# colonoscopy thru colostomy



## diann

If my surgeon does a colonoscopy on a patient with a colostomyin an ASC facility. How should I code the colonoscopy if he does part of the procedure from the anus to the descending colon and then does the colonoscopy thru the colostomy opening from that same part of the descending colon to the cecum?  My surgeons are saying they are doing a "regular" colonoscopy and that is how their offices are coding them (i.e. with CPT 45378 for instance) and are not coding with the colostomy colonoscopy codes.  Any help would be greatly appreciated.
Thanks
Diann Do Bran CPC, CPC-H


----------



## nsteinhauser

I  bill the both colonoscopy through the stoma (in the small intestine and stomal cpt section) - a 44388, for example - AND bill a colonoscopy or flexible sigmoidoscopy through the rectum (a 45378 or 45330, for example) - together with a -59 modifier on the lowest RVU procedure, because they're separate procedures.

You will need to know how far/to what anatomical point the physician inserts the scope through the rectum.....up to 60cm or 70cm, it's considered a flexible sigmoidoscopy.... beyond 60cm  or 70cm - past the splenic flexure, it's considered a colonoscopy.  
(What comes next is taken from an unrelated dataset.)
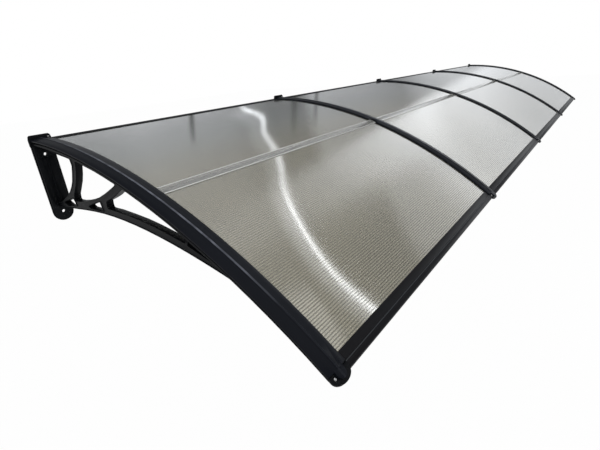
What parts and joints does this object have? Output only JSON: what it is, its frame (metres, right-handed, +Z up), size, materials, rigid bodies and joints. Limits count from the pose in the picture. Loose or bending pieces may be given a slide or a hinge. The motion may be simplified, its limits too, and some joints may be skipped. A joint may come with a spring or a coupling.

If denied, appeal with operative notes.  The colon was divided into 2 parts and the physician did BOTH procedures - and should get reimbursed for both.

Hope this helps.


----------



## diann

Thank you!  I was thinking I should be using two codes and they say no.  I know just wanted to be sure that I was in the correct boundaries especially as they are starting to do more of these.  Since we have to do state reporting with our CPT codes, and they (the codes) have to match what the doctor billed....I get questioned when there is a difference.  So all the help is greatly appreciated!
Thanks again,
Diann Do Bran CPC, CPC-H


----------